Your task: Beginning with the first line of the data below, reproduce every line unchanged, ending with the line that holds "the flap: its".

Collected material:
════════

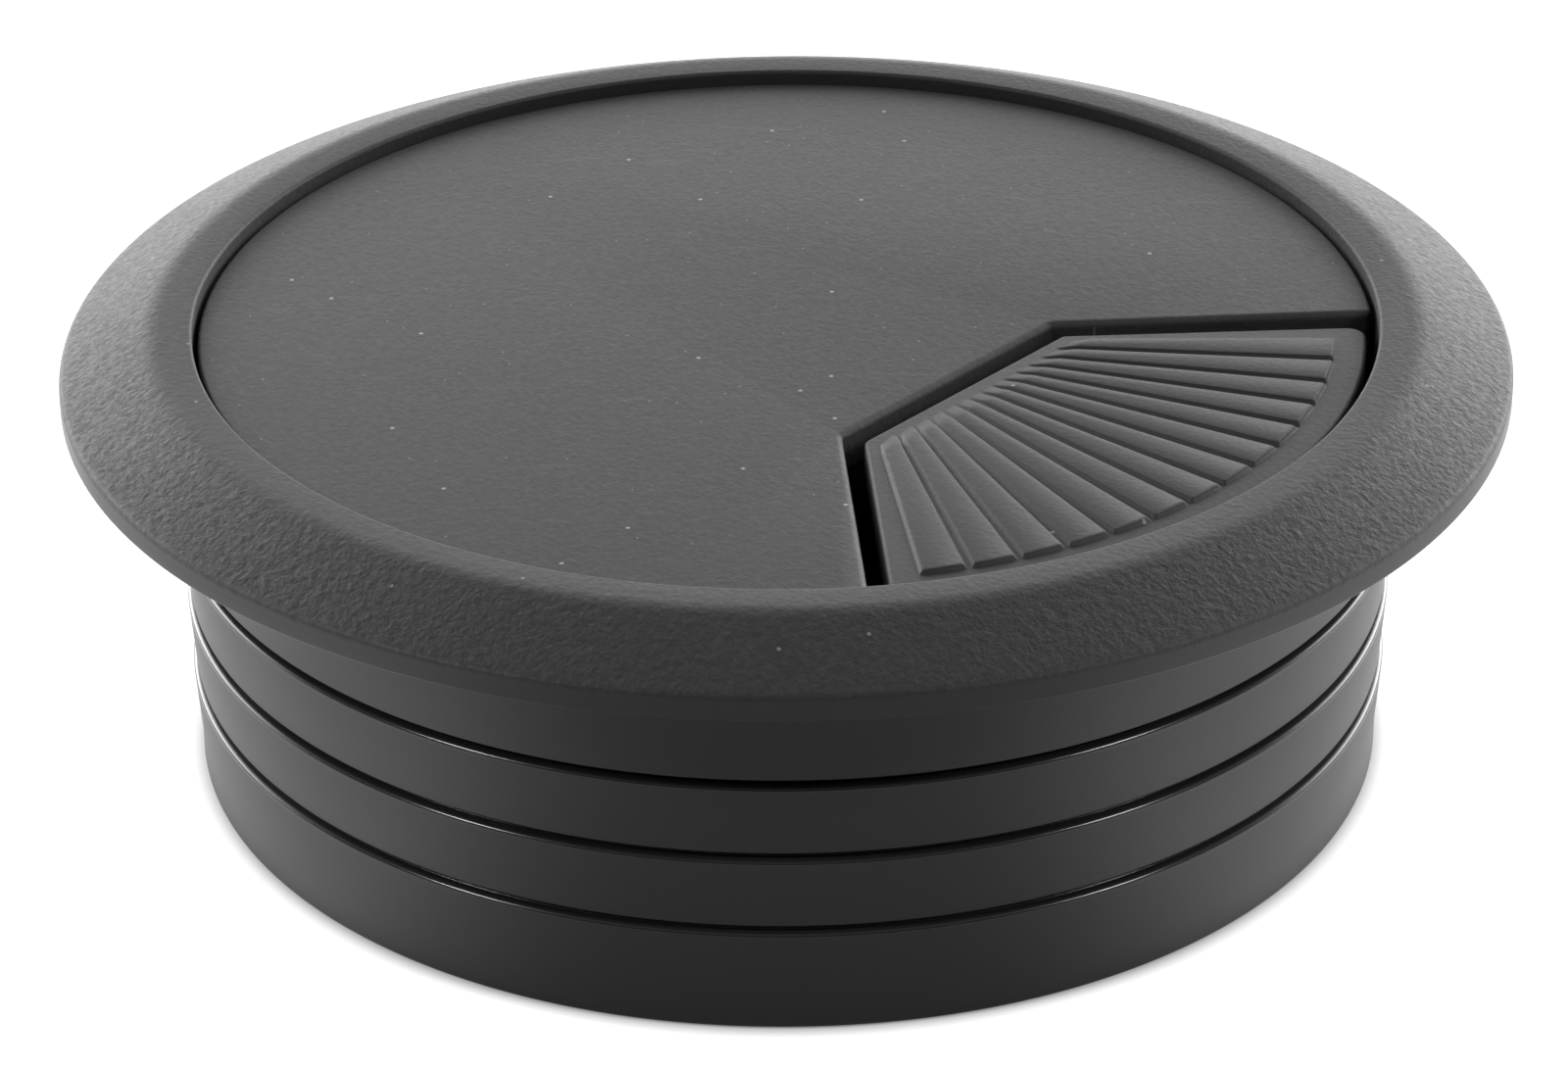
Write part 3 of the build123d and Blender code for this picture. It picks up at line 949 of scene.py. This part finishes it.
class GROMMET_OT_flap(bpy.types.Operator):
    """Mould the flap: its plate and the two knuckles that turn on the pin"""

    bl_idname = "grommet.flap"
    bl_label = "Flap"

    def execute(self, context):
        sizes = context.scene.grommet_flap
        hinge = context.scene.grommet_hinge
        cap = context.scene.grommet_cap
        finish = finish_named("moulded_flap", flap_finish, sizes)
        plate = Shape()
        plate.plate(
            flap_outline(sizes), -sizes.thickness, 0, HIDDEN_EDGE, sizes.edge, steps=6, to=leaf_place(sizes)
        )
        settle(add("flap_plate", plate.mesh("flap_plate")), finish, "flap", "flap_black", "flap")
        under = cap.top_z - cap.thickness - RUNNING
        web_x = sizes.chord_x + WEB_REACH
        turns = [-pi / 4 - pi * 1.25 * n / 20 for n in range(21)]
        section = about(hinge, sizes.knuckle_r, turns)
        section += [
            (cap.slot_x - WEB_BACK, under),
            (cap.slot_x, under),
            (sizes.chord_x + WEB_NEAR, flap_underside(sizes, sizes.chord_x) + JOIN),
            (web_x, flap_underside(sizes, web_x) + JOIN),
            (web_x, flap_underside(sizes, web_x)),
        ]
        outline = [Vector(point) for point in reversed(section)]
        knuckles = Shape()
        for side in (1, -1):
            low, high = sorted((side * sizes.knuckle_in, side * sizes.knuckle_out))
            knuckles.plate(outline, -high, -low, HIDDEN_EDGE, HIDDEN_EDGE, to=UPRIGHT)
        piece = add("flap_knuckles", knuckles.mesh("flap_knuckles"))
        drilled(piece, hinge, hinge.pin_r + RUNNING)
        settle(piece, finish, "flap", "flap_black", "flap")
        return {"FINISHED"}


class GROMMET_OT_ribs(bpy.types.Operator):
    """Raise the fan of ribs on the flap"""

    bl_idname = "grommet.ribs"
    bl_label = "Ribs"

    def execute(self, context):
        sizes = context.scene.grommet_flap
        height = sizes.rib_h
        lean = height * tan(sizes.rib_draft)
        top_edge = 0.09 * MM
        levels = [(-0.15 * MM, -0.06 * MM), (0.0, -0.03 * MM), (0.03 * MM, 0.01 * MM)]
        shoulder = lean * (1 - top_edge / height)
        levels.append((height - top_edge, shoulder))
        levels.append((height - 0.3 * top_edge, shoulder + 0.4 * top_edge))
        levels.append((height, shoulder + 1.1 * top_edge))
        rings = []
        for z, inset in levels:
            round_r = max(0.10 * MM + inset * 0.2, 0.05 * MM)
            outline = rounded(
                [
                    (inset, -1 + inset, round_r),
                    (1 - inset, -1 + inset, round_r),
                    (1 - inset, 1 - inset, round_r),
                    (inset, 1 - inset, round_r),
                ],
                steps=3,
            )
            rings.append([(p.x, p.y, z) for p in outline])
        blank = Shape()
        blank.rings(rings)
        mesh = bpy.data.meshes.new("flap_ribs")
        mesh.from_pydata(blank.points, [], blank.faces)
        work = bmesh.new()
        work.from_mesh(mesh)
        for n in range(1, 9):
            across = Vector((sizes.rib_rise * n / 8, 0, 0))
            everything = [*work.verts, *work.edges, *work.faces]
            bmesh.ops.bisect_plane(work, geom=everything, plane_co=across, plane_no=(1, 0, 0))
        work.to_mesh(mesh)
        work.free()
        piece = add("flap_ribs", mesh)
        given = {
            "Ribs": sizes.ribs,
            "Pitch": sizes.rib_pitch,
            "Half Width": sizes.rib_pitch * sizes.rib_share / 2,
            "Near": sizes.chord_x + sizes.rib_margin - sizes.rib_apex,
            "Apex": sizes.rib_apex,
            "End Radius": sizes.rib_end_r,
            "Rise": sizes.rib_rise,
            "Material": finish_named("moulded_flap", flap_finish, sizes),
        }
        apply_tree(piece, fan_tree(), given)
        piece.data.transform(leaf_place(sizes) @ Matrix.Translation((-sizes.chord_x, 0, 0)))
        settle(piece, given["Material"], "flap", "flap_black", "flap")
        return {"FINISHED"}


def wire(name, points, radius):
    """A round wire along points, as a mesh."""
    line = bpy.data.curves.new(name, "CURVE")
    line.dimensions = "3D"
    line.bevel_depth = radius
    line.bevel_resolution = 4
    line.use_fill_caps = True
    spline = line.splines.new("POLY")
    spline.points.add(len(points) - 1)
    for point, here in zip(spline.points, points):
        point.co = (*here, 1)
    piece = bpy.data.objects.new(name, line)
    bpy.context.scene.collection.objects.link(piece)
    mesh = evaluated(piece)
    bpy.data.objects.remove(piece)
    tidy_mesh(mesh, 50)
    return add(name, mesh)


class GROMMET_OT_hinge(bpy.types.Operator):
    """Fit the hinge pin and the torsion spring"""

    bl_idname = "grommet.hinge"
    bl_label = "Hinge"

    def execute(self, context):
        sizes = context.scene.grommet_hinge
        flap = context.scene.grommet_flap
        cap = context.scene.grommet_cap
        finish = finish_named("drawn_steel", steel_finish, sizes)
        chamfer = sizes.chamfer
        stations = [(-sizes.pin_end, sizes.pin_r - chamfer), (-sizes.pin_end + chamfer, sizes.pin_r)]
        stations += [(sizes.pin_end - chamfer, sizes.pin_r), (sizes.pin_end, sizes.pin_r - chamfer)]
        pin = rod(sizes, stations)
        settle(add("steel_pin", pin.mesh("steel_pin")), finish, "cap", "spring_steel", "hinge_pin")
        gap = WIRE_GAP + sizes.wire_r
        coil_top = sizes.axis_z + sizes.coil_r
        steps = 32 * sizes.coil_turns
        fixed = [(sizes.fixed_leg + 0.02 * MM, -sizes.coil_half, cap.top_z - cap.thickness - gap)]
        for n in range(steps + 1):
            turn = 2 * pi * sizes.coil_turns * n / steps
            fixed.append(
                (
                    sizes.axis_x + sizes.coil_r * sin(turn),
                    -sizes.coil_half + 2 * sizes.coil_half * n / steps,
                    sizes.axis_z + sizes.coil_r * cos(turn),
                )
            )
        coil = wire("spring_coil", fixed, sizes.wire_r)
        settle(coil, finish, "cap", "spring_steel", "flap_spring")
        end = (sizes.moving_leg, sizes.coil_half, flap_underside(flap, sizes.moving_leg) - gap)
        leg = wire("spring_leg", [(sizes.axis_x, sizes.coil_half, coil_top), end], sizes.wire_r)
        settle(leg, finish, "flap", "spring_steel", "flap_spring")
        return {"FINISHED"}


class GROMMET_OT_stage(bpy.types.Operator):
    """Set up the floor, the soft studio light and the camera"""

    bl_idname = "grommet.stage"
    bl_label = "Stage"

    def execute(self, context):
        sizes = context.scene.grommet_stage
        scene = context.scene
        half = sizes.floor_size
        level = context.scene.grommet_liner.foot_z - 0.02 * MM
        mesh = bpy.data.meshes.new("floor")
        corners = [(-half, -half, level), (half, -half, level), (half, half, level), (-half, half, level)]
        mesh.from_pydata(corners, [], [(0, 1, 2, 3)])
        floor = add("floor", mesh)
        mesh.materials.append(finish_named("pale_board", floor_finish, sizes))
        self.light(scene, sizes)
        self.camera(scene, sizes)
        scene.view_settings.view_transform = "Standard"
        return {"FINISHED"}

    @staticmethod
    def light(scene, sizes):
        """A soft dome, bright behind the object and to both sides, and two soft lamps at the front."""
        world = bpy.data.worlds.new("studio")
        world.use_nodes = True
        world.node_tree.nodes.clear()
        scene.world = world
        maker = Maker(world.node_tree)
        x, y, z = maker.split(maker.node("ShaderNodeTexCoord").outputs["Generated"])
        behind = y * cos(sizes.azimuth) - x * sin(sizes.azimuth)
        across = (x * cos(sizes.azimuth) + y * sin(sizes.azimuth)).abs()
        low = maker.smooth(z, 0.35, 0.85, 1, 0)
        back = maker.smooth(behind, -0.1, 0.75) * low
        panels = maker.smooth(across, 0.12, 0.40) * maker.smooth(z, 0.55, 0.25)
        panels = panels * maker.smooth(behind, 0.1, 0.6)
        level = sizes.front + back * (sizes.back - sizes.front) + panels * sizes.sides
        level = level + (1 - low) * (sizes.overhead - sizes.front)
        sockets = {"Color": (1, 1, 1, 1), "Strength": level}
        background = maker.node("ShaderNodeBackground", sockets=sockets)
        maker.node("ShaderNodeOutputWorld", sockets={"Surface": background.outputs[0]})
        for side in (1, -1):
            turn = sizes.azimuth + side * sizes.lamp_turn
            flat = cos(sizes.lamp_lift)
            toward = Vector((sin(turn) * flat, -cos(turn) * flat, sin(sizes.lamp_lift)))
            lamp = bpy.data.lights.new("soft_lamp", "AREA")
            lamp.size = LAMP_SIZE
            lamp.energy = sizes.lamp * pi * LAMP_SIZE**2
            holder = bpy.data.objects.new("soft_lamp", lamp)
            scene.collection.objects.link(holder)
            holder.location = toward * LAMP_DISTANCE
            holder.rotation_euler = toward.to_track_quat("Z", "Y").to_euler()

    @staticmethod
    def camera(scene, sizes):
        """The camera, placed round the origin and turned by its own pitch, yaw and roll."""
        lens = bpy.data.cameras.new("camera")
        lens.sensor_width = 36
        lens.lens = sizes.lens
        lens.clip_start = 0.01
        lens.clip_end = 20
        camera = bpy.data.objects.new("camera", lens)
        scene.collection.objects.link(camera)
        flat = sizes.distance * cos(sizes.elevation)
        camera.location = (
            flat * sin(sizes.azimuth),
            -flat * cos(sizes.azimuth),
            sizes.distance * sin(sizes.elevation),
        )
        aim = Matrix.Rotation(sizes.azimuth + sizes.yaw, 4, "Z")
        aim = aim @ Matrix.Rotation(pi / 2 - sizes.pitch, 4, "X") @ Matrix.Rotation(sizes.roll, 4, "Z")
        camera.rotation_euler = aim.to_euler()
        scene.camera = camera


STEPS = (
    GROMMET_OT_liner,
    GROMMET_OT_cap,
    GROMMET_OT_fingers,
    GROMMET_OT_flap,
    GROMMET_OT_ribs,
    GROMMET_OT_hinge,
    GROMMET_OT_stage,
)


class GROMMET_PT_parts(bpy.types.Panel):
    """Every piece of the grommet, with its settings"""

    bl_idname = "GROMMET_PT_parts"
    bl_label = "Desk Grommet"
    bl_space_type = "VIEW_3D"
    bl_region_type = "UI"
    bl_category = "Grommet"

    def draw(self, context):
        for step in STEPS:
            self.layout.operator(step.bl_idname, text=step.bl_label)
        for name, group in SETTINGS.items():
            box = self.layout.box()
            box.label(text=name.replace("_", " ").capitalize())
            for key in group.__annotations__:
                box.prop(getattr(context.scene, name), key)


def register():
    for group in SETTINGS.values():
        bpy.utils.register_class(group)
    for name, group in SETTINGS.items():
        setattr(bpy.types.Scene, name, bpy.props.PointerProperty(type=group))
    for step in (*STEPS, GROMMET_PT_parts):
        bpy.utils.register_class(step)


def unregister():
    for step in reversed((*STEPS, GROMMET_PT_parts)):
        bpy.utils.unregister_class(step)
    for name in SETTINGS:
        delattr(bpy.types.Scene, name)
    for group in reversed(SETTINGS.values()):
        bpy.utils.unregister_class(group)


def main():
    register()
    bpy.ops.grommet.liner()
    bpy.ops.grommet.cap()
    bpy.ops.grommet.fingers()
    bpy.ops.grommet.flap()
    bpy.ops.grommet.ribs()
    bpy.ops.grommet.hinge()
    bpy.ops.grommet.stage()


if __name__ == "__main__":
    main()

════════

Final result:
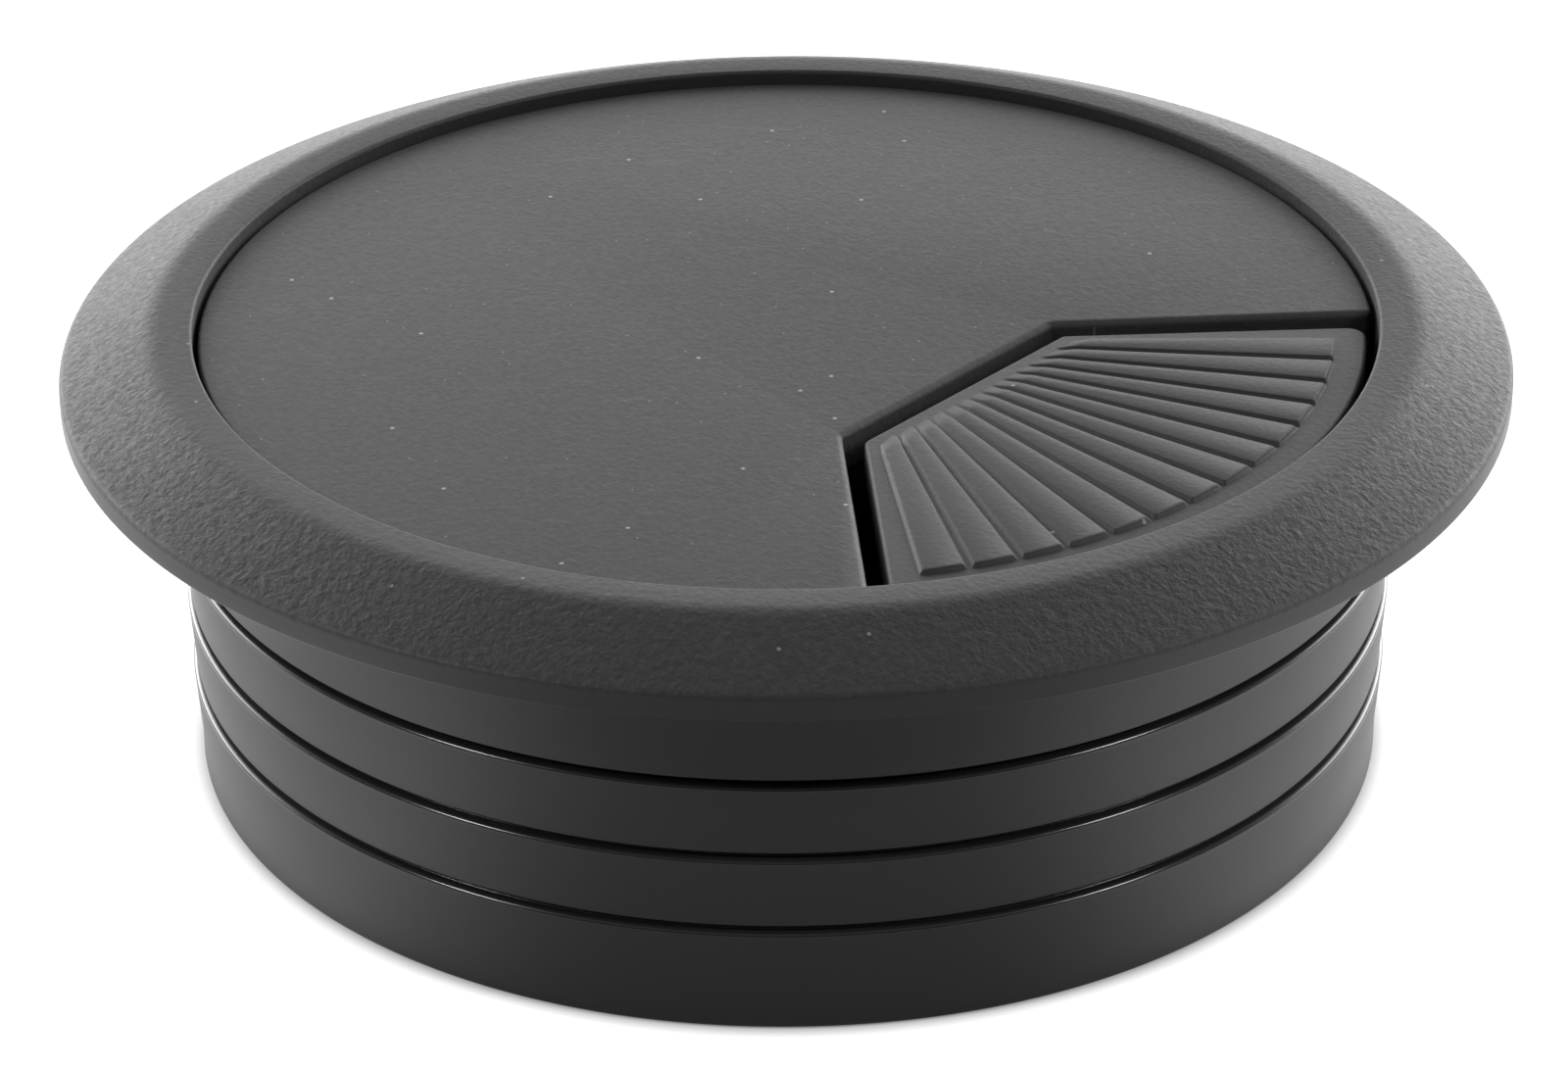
Write part 3 of the build123d and Blender code for this picture. It picks up at line 949 of scene.py. This part finishes it.
class GROMMET_OT_flap(bpy.types.Operator):
    """Mould the flap: its plate and the two knuckles that turn on the pin"""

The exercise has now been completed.